--- start of Provided records ---

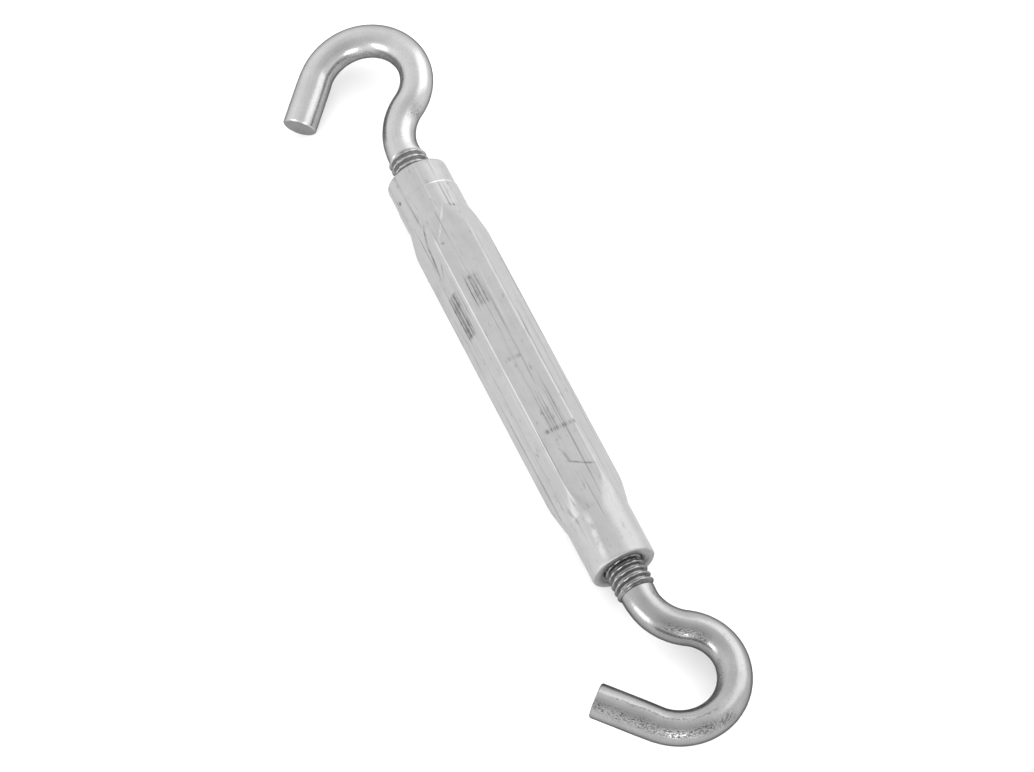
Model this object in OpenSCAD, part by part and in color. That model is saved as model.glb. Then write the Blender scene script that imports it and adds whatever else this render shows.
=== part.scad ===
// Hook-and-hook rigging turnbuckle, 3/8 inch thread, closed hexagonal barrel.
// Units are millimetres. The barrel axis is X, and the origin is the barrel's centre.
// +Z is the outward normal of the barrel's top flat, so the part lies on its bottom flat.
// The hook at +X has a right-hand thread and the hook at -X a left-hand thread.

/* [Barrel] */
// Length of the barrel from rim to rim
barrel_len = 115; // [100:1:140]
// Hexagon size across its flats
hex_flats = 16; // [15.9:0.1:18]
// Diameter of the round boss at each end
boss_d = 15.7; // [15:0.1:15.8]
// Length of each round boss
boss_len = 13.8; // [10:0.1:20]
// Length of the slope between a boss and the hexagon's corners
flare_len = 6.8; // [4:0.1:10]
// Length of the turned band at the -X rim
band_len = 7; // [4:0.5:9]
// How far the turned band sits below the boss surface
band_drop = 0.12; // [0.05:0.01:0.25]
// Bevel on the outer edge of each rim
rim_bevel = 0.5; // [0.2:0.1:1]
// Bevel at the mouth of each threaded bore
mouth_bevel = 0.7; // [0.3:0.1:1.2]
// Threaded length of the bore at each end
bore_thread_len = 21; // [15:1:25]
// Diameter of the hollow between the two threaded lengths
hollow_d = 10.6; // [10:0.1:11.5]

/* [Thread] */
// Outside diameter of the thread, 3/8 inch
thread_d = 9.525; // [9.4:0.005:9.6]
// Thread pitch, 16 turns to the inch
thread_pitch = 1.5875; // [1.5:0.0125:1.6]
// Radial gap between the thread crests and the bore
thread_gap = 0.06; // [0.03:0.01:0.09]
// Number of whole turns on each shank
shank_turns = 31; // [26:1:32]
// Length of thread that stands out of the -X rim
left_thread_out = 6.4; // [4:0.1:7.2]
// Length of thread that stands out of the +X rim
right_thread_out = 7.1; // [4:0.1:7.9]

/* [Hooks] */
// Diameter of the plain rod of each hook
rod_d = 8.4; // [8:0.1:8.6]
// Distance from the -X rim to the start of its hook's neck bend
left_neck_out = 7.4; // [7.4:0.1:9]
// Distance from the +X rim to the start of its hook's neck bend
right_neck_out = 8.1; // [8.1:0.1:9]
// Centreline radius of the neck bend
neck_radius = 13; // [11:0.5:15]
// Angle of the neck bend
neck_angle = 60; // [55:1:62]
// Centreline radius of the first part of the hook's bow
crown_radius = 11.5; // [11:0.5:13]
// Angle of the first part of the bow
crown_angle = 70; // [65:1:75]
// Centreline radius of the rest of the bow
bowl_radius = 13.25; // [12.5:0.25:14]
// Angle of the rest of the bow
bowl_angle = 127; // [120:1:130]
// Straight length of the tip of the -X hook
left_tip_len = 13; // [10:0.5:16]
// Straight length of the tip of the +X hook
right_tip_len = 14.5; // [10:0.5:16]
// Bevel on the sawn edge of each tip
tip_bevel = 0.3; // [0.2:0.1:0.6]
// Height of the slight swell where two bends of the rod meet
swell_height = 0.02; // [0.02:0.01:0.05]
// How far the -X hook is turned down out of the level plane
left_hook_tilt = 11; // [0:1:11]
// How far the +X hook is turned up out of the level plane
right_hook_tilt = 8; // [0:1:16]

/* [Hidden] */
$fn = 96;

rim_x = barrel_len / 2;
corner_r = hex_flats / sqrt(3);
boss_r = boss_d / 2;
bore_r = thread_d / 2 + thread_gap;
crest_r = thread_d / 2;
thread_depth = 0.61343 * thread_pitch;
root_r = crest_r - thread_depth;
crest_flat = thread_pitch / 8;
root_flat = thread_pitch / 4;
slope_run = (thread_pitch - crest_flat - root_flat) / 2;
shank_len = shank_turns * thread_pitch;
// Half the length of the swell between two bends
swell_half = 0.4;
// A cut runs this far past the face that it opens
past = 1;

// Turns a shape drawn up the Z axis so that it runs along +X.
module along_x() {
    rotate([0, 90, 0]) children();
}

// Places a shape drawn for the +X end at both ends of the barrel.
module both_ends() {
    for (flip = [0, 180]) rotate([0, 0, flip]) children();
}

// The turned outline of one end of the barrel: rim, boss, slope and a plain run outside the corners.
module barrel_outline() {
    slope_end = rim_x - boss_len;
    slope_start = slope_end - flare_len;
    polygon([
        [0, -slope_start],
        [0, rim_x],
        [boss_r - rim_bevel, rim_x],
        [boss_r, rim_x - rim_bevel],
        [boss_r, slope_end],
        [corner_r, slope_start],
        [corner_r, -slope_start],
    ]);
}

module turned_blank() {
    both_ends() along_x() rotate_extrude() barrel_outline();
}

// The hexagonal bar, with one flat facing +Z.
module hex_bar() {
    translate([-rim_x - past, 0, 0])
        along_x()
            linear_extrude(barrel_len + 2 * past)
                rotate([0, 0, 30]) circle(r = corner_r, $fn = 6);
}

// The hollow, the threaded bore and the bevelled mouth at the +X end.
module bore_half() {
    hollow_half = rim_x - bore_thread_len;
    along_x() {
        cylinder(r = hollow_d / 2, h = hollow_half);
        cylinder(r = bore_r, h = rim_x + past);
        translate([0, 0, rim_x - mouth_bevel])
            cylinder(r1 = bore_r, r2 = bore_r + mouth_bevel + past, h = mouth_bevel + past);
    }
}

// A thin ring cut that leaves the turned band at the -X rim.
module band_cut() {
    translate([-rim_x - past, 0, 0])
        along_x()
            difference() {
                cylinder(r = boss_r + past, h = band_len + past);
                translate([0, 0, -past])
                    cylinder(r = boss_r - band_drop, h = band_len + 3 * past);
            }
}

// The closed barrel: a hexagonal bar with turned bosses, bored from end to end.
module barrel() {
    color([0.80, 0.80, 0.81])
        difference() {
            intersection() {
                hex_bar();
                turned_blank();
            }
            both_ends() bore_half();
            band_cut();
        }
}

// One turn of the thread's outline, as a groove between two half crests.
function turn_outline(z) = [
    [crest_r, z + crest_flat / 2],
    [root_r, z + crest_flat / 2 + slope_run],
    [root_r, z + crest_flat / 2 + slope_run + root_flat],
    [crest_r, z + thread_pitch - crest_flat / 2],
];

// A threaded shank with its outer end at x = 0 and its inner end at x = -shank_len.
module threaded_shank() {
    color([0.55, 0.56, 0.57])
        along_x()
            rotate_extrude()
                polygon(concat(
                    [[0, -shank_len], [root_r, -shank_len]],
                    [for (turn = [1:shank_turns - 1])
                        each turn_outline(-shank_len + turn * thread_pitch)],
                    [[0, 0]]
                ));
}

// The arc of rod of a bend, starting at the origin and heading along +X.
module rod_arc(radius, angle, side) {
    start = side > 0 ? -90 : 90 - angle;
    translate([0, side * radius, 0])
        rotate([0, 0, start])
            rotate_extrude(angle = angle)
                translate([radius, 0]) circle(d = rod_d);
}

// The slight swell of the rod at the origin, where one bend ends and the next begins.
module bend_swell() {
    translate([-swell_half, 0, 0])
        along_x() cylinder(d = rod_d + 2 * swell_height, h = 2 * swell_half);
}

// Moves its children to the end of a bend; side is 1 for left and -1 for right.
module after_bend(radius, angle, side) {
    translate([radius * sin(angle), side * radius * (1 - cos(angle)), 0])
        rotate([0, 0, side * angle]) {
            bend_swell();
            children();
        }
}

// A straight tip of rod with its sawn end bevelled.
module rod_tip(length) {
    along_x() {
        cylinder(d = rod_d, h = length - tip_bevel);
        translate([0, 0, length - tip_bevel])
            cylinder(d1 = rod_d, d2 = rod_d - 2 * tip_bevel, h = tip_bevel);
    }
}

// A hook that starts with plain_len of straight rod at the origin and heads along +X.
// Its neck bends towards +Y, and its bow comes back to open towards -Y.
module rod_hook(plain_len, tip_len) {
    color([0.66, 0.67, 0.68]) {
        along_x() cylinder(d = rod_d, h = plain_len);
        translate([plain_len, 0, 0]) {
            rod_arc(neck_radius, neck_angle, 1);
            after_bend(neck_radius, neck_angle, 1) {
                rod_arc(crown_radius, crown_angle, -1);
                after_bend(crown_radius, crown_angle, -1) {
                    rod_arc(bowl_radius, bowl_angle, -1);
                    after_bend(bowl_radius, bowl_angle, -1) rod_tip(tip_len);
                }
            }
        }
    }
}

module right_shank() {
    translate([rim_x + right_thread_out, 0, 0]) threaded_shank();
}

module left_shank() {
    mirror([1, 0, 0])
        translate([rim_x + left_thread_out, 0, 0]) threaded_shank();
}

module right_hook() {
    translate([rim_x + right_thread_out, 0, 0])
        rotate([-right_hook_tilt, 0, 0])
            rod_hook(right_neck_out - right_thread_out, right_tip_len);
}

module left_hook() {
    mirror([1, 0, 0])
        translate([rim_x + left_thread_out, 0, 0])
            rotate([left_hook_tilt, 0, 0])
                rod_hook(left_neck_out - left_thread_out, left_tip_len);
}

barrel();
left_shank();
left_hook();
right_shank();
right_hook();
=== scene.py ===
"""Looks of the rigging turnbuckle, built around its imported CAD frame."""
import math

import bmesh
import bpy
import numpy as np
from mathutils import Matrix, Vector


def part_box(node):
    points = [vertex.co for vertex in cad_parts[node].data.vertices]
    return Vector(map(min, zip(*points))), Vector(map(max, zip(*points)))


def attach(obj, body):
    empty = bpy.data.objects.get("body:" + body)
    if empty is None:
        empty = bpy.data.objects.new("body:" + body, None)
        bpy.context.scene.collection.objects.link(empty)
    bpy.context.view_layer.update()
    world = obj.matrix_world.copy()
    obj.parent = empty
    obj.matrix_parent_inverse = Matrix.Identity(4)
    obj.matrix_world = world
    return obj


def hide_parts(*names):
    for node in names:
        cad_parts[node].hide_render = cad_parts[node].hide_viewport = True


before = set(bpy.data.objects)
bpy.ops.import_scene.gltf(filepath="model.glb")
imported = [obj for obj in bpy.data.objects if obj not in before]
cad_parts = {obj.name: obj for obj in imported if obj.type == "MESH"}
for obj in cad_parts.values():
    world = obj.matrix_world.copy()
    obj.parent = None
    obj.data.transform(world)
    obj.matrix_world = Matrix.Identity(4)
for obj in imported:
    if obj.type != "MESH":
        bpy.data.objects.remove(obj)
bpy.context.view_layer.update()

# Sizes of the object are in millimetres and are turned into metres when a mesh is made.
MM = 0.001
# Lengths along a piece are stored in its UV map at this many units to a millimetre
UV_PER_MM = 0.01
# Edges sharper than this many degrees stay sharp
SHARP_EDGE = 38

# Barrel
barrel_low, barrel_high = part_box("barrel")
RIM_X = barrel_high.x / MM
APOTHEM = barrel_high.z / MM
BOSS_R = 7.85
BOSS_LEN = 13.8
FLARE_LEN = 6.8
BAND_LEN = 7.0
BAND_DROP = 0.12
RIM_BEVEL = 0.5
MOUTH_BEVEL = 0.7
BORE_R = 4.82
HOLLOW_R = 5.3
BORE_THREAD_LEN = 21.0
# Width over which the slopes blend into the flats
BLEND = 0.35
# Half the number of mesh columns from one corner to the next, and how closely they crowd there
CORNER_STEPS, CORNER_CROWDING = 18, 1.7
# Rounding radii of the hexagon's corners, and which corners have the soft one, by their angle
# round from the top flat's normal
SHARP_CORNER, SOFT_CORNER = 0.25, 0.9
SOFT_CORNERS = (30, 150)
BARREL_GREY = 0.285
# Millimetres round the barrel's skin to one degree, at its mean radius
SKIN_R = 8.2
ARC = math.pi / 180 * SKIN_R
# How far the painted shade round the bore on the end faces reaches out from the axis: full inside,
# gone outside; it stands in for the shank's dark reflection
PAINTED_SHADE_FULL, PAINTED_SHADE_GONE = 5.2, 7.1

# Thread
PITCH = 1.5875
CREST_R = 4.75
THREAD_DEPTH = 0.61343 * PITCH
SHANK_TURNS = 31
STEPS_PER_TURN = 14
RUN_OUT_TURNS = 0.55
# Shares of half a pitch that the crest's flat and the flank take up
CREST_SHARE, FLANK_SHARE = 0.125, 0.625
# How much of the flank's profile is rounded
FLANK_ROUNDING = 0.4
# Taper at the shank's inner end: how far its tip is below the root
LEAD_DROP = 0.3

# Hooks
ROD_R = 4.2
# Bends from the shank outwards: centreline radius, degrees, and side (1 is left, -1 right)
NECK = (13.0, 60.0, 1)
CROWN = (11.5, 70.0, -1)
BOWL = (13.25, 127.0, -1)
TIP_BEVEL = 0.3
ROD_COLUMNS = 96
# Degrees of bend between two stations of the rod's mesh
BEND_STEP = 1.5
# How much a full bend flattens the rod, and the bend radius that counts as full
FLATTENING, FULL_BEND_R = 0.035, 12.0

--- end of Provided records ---
--- start of Provided records ---

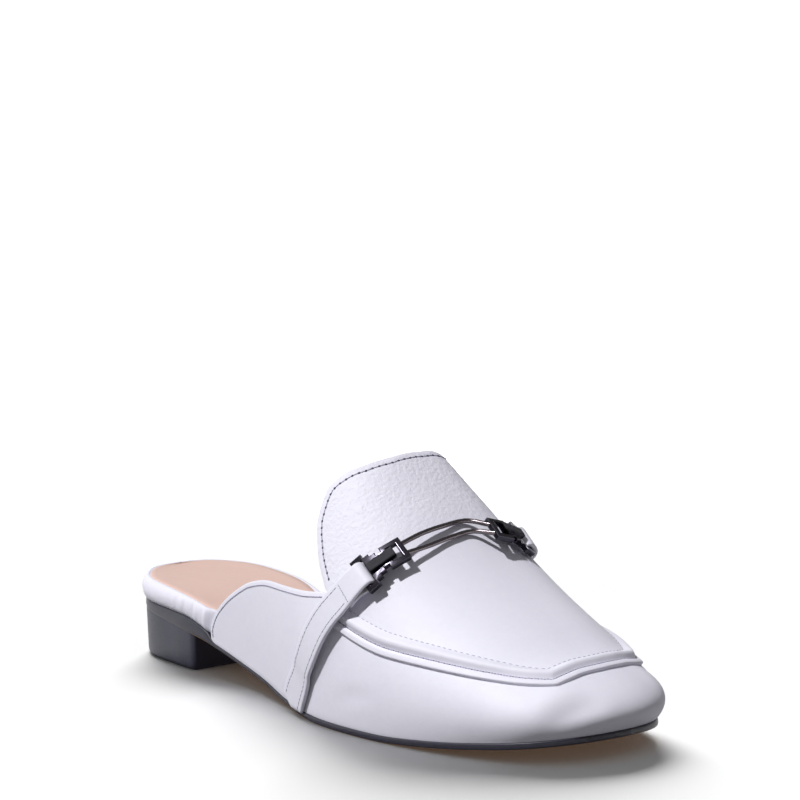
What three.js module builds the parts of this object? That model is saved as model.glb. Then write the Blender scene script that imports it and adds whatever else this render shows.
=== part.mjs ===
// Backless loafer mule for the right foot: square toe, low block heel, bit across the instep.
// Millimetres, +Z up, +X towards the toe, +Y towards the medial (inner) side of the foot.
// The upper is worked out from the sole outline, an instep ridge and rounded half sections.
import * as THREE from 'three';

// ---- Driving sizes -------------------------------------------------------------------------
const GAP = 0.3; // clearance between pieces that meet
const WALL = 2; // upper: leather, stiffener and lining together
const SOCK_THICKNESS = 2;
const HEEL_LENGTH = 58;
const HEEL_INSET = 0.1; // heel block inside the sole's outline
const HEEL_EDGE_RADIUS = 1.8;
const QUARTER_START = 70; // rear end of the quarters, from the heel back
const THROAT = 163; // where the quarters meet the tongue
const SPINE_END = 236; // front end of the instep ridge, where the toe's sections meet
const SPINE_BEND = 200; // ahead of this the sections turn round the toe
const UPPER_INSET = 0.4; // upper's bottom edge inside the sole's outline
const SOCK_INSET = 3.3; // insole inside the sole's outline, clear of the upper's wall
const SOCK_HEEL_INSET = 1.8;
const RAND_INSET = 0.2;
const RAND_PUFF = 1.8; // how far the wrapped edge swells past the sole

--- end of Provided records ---
--- start of Provided records ---

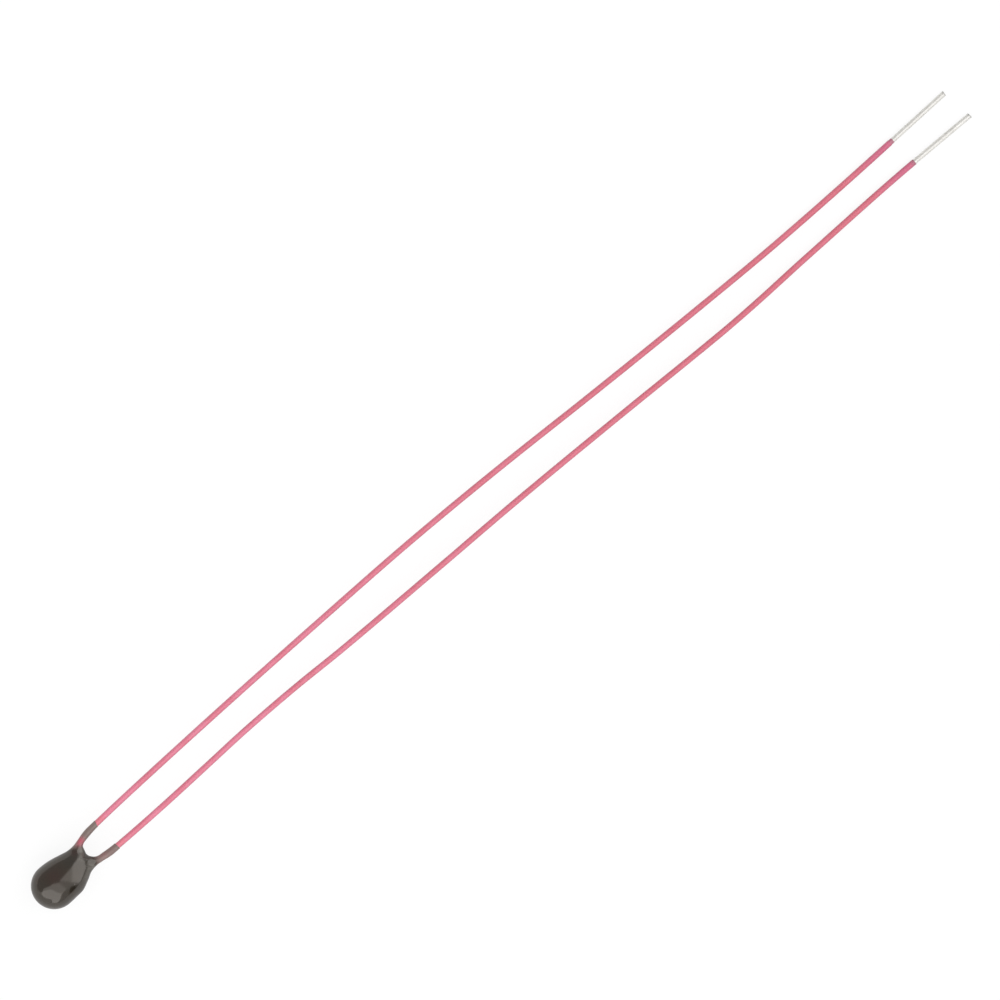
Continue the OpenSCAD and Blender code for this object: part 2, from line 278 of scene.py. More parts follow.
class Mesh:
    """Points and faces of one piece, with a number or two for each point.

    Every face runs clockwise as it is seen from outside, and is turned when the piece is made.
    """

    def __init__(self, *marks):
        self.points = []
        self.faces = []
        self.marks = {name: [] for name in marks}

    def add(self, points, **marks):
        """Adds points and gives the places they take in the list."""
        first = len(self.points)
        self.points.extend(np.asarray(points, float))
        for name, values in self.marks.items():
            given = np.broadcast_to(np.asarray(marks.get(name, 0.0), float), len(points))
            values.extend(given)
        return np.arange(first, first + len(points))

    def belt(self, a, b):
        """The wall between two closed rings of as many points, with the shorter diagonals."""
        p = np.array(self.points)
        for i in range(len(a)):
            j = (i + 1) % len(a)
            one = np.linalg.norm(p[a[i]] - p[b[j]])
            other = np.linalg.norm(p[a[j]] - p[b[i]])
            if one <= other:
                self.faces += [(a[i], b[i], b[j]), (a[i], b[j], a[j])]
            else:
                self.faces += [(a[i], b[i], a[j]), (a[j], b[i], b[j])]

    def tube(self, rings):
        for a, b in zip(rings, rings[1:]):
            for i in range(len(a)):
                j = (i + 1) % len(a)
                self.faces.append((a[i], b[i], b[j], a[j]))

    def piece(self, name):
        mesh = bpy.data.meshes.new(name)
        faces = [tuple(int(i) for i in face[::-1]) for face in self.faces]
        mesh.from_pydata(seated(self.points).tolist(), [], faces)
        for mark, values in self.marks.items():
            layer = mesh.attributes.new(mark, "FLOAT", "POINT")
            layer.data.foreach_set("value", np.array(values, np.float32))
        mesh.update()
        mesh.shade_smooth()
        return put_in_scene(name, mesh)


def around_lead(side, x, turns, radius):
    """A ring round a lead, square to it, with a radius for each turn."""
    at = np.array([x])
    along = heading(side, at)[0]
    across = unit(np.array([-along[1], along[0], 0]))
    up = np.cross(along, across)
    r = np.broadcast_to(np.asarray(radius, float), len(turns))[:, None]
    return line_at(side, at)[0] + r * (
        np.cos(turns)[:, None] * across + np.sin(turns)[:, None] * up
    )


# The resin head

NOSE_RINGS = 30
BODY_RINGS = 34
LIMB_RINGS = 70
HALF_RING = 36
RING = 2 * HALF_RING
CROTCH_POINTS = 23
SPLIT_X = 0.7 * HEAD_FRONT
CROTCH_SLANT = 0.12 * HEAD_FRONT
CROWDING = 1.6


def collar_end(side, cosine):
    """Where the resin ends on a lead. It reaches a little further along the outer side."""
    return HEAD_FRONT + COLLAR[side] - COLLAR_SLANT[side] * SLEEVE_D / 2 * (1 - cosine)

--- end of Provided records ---

Your task is to repeat the lines from the one containing "obj.matrix_world = world" to the one containing "bpy.data.objects.remove(obj)", both lines included. Leave out every other line.

Expected answer.
    obj.matrix_world = world
    return obj


def hide_parts(*names):
    for node in names:
        cad_parts[node].hide_render = cad_parts[node].hide_viewport = True


before = set(bpy.data.objects)
bpy.ops.import_scene.gltf(filepath="model.glb")
imported = [obj for obj in bpy.data.objects if obj not in before]
cad_parts = {obj.name: obj for obj in imported if obj.type == "MESH"}
for obj in cad_parts.values():
    world = obj.matrix_world.copy()
    obj.parent = None
    obj.data.transform(world)
    obj.matrix_world = Matrix.Identity(4)
for obj in imported:
    if obj.type != "MESH":
        bpy.data.objects.remove(obj)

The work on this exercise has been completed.